El campo de batalla está listo mucho antes de que los combatientes empiecen a llegar a la playa de s‘Arenal, escenario de la Gran Batalla de Tomates que, desde hace doce años, se celebra cada año con motivo de las fiestas de Sant Bartomeu.

Una barrera separa ambos bandos para recrear el enfrentamiento que se llevó ayer a cabo entre los cartagineses de Sant Antoni y los romanos de Sant Josep. La munición, dos mil kilos de tomates que la cooperativa Agroeivissa ha seleccionado para la ocasión, espera en grandes cajones repartidos por la playa. Tomates los suficientemente maduros para que causen el menor daño posible aunque, como cuenta Ángeles Espinosa, miembro de Asociación Sociocultural de Cartagineses y Romanos que organiza el evento, «duelen cuando los tiran con ganas». De hecho, según advierte, «lo normal es que acabe con algún ojo morado y alguna brecha en la cara». Los participantes deben tener más de 16 años pero este año, como novedad, los niños a partir de los 10 años pueden también formar parte siempre que cuenten con la autorización paterna.

Uno de los primeros en llegar es Guillermo Fernández, que lleva participando en esta singular batalla desde hace seis años. Vive en Sant Antoni pero forma parte del bando romano porque es argentino de nacimiento. «Como soy invasor, estoy en el lado contrario», bromea. Dice que le gusta acudir a esta cita anual porque, por una vez al año, puede ir en contra de sus amigos y vecinos. Aún así, reconoce que los tomatazos «duelen» y acaba la batalla «reventado». Además, está en el bando que menos simpatía tiene entre el público. «La gente siempre aplaude más a los del pueblo, a los cartagineses que, por otra parte, siempre son más», añade.

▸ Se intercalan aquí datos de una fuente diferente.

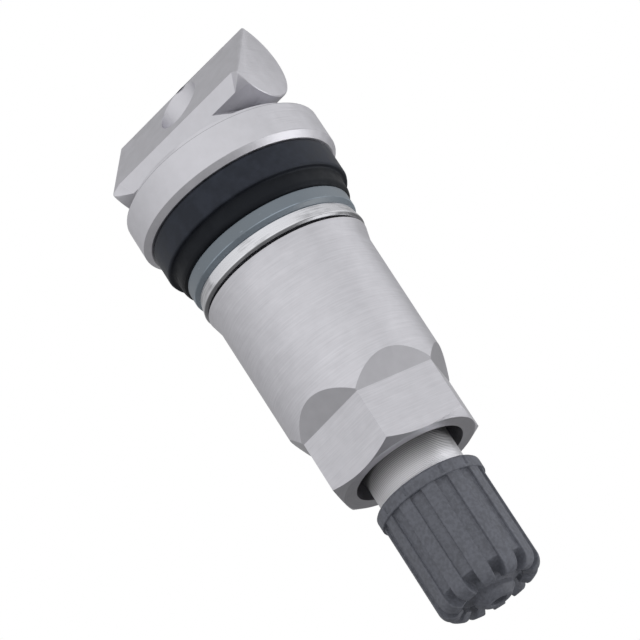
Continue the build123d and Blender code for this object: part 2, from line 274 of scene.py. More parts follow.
def mixed_number(tree, factor, a, b):
    """Number a where the factor is zero and b where it is one."""
    node = tree.nodes.new("ShaderNodeMix")
    node.data_type = "FLOAT"
    tree.links.new(factor, node.inputs["Factor"])
    feed(tree, node.inputs["A"], a)
    feed(tree, node.inputs["B"], b)
    return node.outputs["Result"]


def tool_lines_group():
    """Fine strokes round the stem's axis, as a lathe or a milling tool leaves them."""
    group, inlet, outlet = node_group(
        "tool lines", {"Lines per metre": 4500.0, "Strokes per metre": 350.0}, ("Lines", "Patches"))
    place = object_place(group)
    split = separated(group, place)
    travel = mixed_number(group, end_face_mask(group), split["Z"], axis_distance(group, split))
    stretched = group.nodes.new("ShaderNodeCombineXYZ")
    for axis, value, density in (
            ("X", split["X"], "Strokes per metre"),
            ("Y", split["Y"], "Strokes per metre"),
            ("Z", travel, "Lines per metre")):
        scaled = math_node(group, "MULTIPLY", value, inlet.outputs[density])
        group.links.new(scaled, stretched.inputs[axis])
    strokes = noise(group, stretched.outputs["Vector"], 1.0, 3.0)
    plain = 0.5
    group.links.new(mixed_number(group, slope_mask(group), strokes, plain), outlet.inputs["Lines"])
    group.links.new(noise(group, place, PATCHES_PER_METRE, 3.0), outlet.inputs["Patches"])
    return group


def grain_group():
    """Even fine grain with a slow cloudy variation, as blasting and moulding leave it."""
    group, inlet, outlet = node_group("grain", {"Grains per metre": 9000.0}, ("Grain", "Clouds"))
    place = object_place(group)
    group.links.new(noise(group, place, inlet.outputs["Grains per metre"], 2.0), outlet.inputs["Grain"])
    group.links.new(noise(group, place, CLOUDS_PER_METRE, 4.0), outlet.inputs["Clouds"])
    return group


class Finish:
    """One material on a Principled shader, with helpers to feed its sockets."""

    def __init__(self, name, colour, metallic, roughness):
        self.material = bpy.data.materials.new(name)
        self.material.use_nodes = True
        self.tree = self.material.node_tree
        self.shader = self.tree.nodes["Principled BSDF"]
        self.colour = (*colour, 1.0)
        self.shader.inputs["Base Color"].default_value = self.colour
        self.shader.inputs["Metallic"].default_value = metallic
        self.shader.inputs["Roughness"].default_value = roughness

    def group(self, tree, **values):
        """Place a shared effect with this finish's own values and give its outputs."""
        node = self.tree.nodes.new("ShaderNodeGroup")
        node.node_tree = tree
        for label, value in values.items():
            node.inputs[label.replace("_", " ")].default_value = value
        return node.outputs

    def place(self):
        """Object coordinates as separate numbers."""
        return separated(self.tree, object_place(self.tree))

    def math(self, operation, *values):
        """The result of a Math node."""
        return math_node(self.tree, operation, *values)

    def spread(self, value, *limits):
        """A mask stretched to the given range."""
        return spread(self.tree, value, *limits)

    def tint(self, socket, darkest, clamped=True):
        """Darken the base colour by a mask, down to a share of it."""
        node = self.tree.nodes.new("ShaderNodeMix")
        node.data_type = "RGBA"
        node.clamp_factor = clamped
        node.inputs["A"].default_value = tuple(c * darkest for c in self.colour[:3]) + (1.0,)
        node.inputs["B"].default_value = self.colour
        self.tree.links.new(socket, node.inputs["Factor"])
        self.tree.links.new(node.outputs["Result"], self.shader.inputs["Base Color"])

    def rough(self, value, lowest, highest):
        """Let the roughness follow a mask."""
        self.tree.links.new(self.spread(value, lowest, highest), self.shader.inputs["Roughness"])

    def bump(self, socket, depth, strength=1.0):
        """Relief of the given depth in metres."""
        node = self.tree.nodes.new("ShaderNodeBump")
        node.inputs["Strength"].default_value = strength
        node.inputs["Distance"].default_value = depth
        self.tree.links.new(socket, node.inputs["Height"])
        self.tree.links.new(node.outputs["Normal"], self.shader.inputs["Normal"])


groups = {}


def shared_groups():
    """Build the two shared effects once."""
    if not groups:
        groups["lines"] = tool_lines_group()
        groups["grain"] = grain_group()
    return groups["lines"], groups["grain"]


def blasted_aluminium(colour, flange_r, flange_back):
    """Bead-blasted aluminium with a painted shadow line at the flange's back and painted shade under the
    bar.
    """
    lines, grain = shared_groups()
    finish = Finish("blasted aluminium", colour, 1.0, 0.46)
    blasted = finish.group(grain, Grains_per_metre=7000.0)
    strokes = finish.group(lines, Lines_per_metre=7000.0)["Lines"]
    place = finish.place()
    # Painted shadow line: a thin dark ring at the flange's back edge, where the corner falls into shade.
    at_rim = finish.math("GREATER_THAN", axis_distance(finish.tree, place), flange_r - RIM_SHADOW_LINE_DEPTH)
    at_back = band_mask(finish.tree, place["Z"], flange_back, RIM_SHADOW_LINE_HALF_WIDTH)
    painted_rim_shadow_line = finish.math("MULTIPLY", at_back, at_rim)
    # Painted shade under the bar: up-facing surfaces behind the flange's back, near the flange and the
    # neck, are darkened.
    under_bar_shade_start, under_bar_shade_end = flange_back - UNDER_BAR_SHADE_START, flange_back - UNDER_BAR_SHADE_END
    at_flange = finish.spread(place["Z"], 0.0, 8.0, under_bar_shade_start, under_bar_shade_end)
    turned_to_it = finish.spread(facing(finish.tree), 0.0, 1.0, 0.1, 0.5)
    behind = finish.math("LESS_THAN", place["Z"], flange_back)
    from_axis = finish.math("ABSOLUTE", place["X"])
    at_neck = finish.spread(from_axis, 1.15, 0.1, UNDER_BAR_SHADE_HALF_WIDTH, BAR_END_FROM_AXIS)
    painted_under_bar_shade = at_flange
    for mask in (turned_to_it, behind, at_neck):
        painted_under_bar_shade = finish.math("MULTIPLY", painted_under_bar_shade, mask)
    cloudy = finish.spread(blasted["Clouds"], 0.0, 1.0)
    # Cloudy tone with the painted shadow line taken out of it.
    shade = finish.math("SUBTRACT", cloudy, finish.math("MULTIPLY", painted_rim_shadow_line, 5.0))
    finish.tint(finish.math("SUBTRACT", shade, painted_under_bar_shade), 0.92, clamped=False)
    finish.rough(blasted["Clouds"], 0.42, 0.50)
    milled = finish.math("MULTIPLY", strokes, end_face_mask(finish.tree, "X"))
    relief = finish.math("ADD", blasted["Grain"], finish.math("MULTIPLY", milled, 5.0))
    finish.bump(relief, 0.010 * MM, 0.6)
    return finish.material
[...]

Mientras tanto, a lo lejos empiezan a acercarse los contendientes de ambos bandos ataviados con trajes de la época confeccionados por ellos mismos. Pero lo realmente imprescindible es llevar una buena defensa. Escudos de corcho, de madera e incluso tapaderas de cubos de basura o cajones de verdura para sortear los proyectiles que, en apenas unos minutos, lloverán de una parte a otra.

A la izquierda se sitúan los romanos josepins y, a la derecha, los cartagineses portmanyins quienes caldean el ambiente con gritos de guerra para mostrar su fiereza ante el adversario.

Los generales de ambas partes intentan llegar a un acuerdo pero, a la pregunta de si quieren la paz o la guerra la respuesta es clara. «¡Guerra!», exclaman los alrededor de 300 participantes y, segundos después, empieza la batalla.
Cientos de tomates empiezan a volar de un lado a otro de la bahía. Las fuerzas están igualadas entre ambos bandos y los proyectiles se deshacen cuando impactan en los cuerpos de los entregados guerreros. A medida que la batalla se anima, el olor a tomate se extiende por todo s’Arenal. Alguno que otro se desvía hacia el público, algunos de los cuales bromea diciendo que se lo lleva a casa para hacer una ensalada. A otra turista británica, en cambio, no le hace tanta gracia y muestra los restos de tomate en su pelo.

Pasan los minutos y las fuerzas empiezan a agotarse y algunos contendientes, exhaustos, se esconden detrás de las cajas de tomates para reponerse del esfuerzo. Veinte minutos después de iniciada la batalla, se registran las primeras bajas y solo los más guerreros continúan en primera línea de fuego.

En los últimos minutos, el enfrentamiento se anima y los más valientes, como Guillermo, dejan el escudo en el suelo para lanzar los proyectiles vegetales con más ganas a pesar de que la munición se ha terminado y tienen que tirar los tomates que están aplastados en la arena.

La contienda termina a la media hora cuando los guerreros levantan las manos para reclamar la rendición y, con el fin de los tomatazos, llega el aplauso general de todos los participantes que, acto seguido, se dan la mano para dar por terminada una batalla que acaba sin vencedores ni vencidos.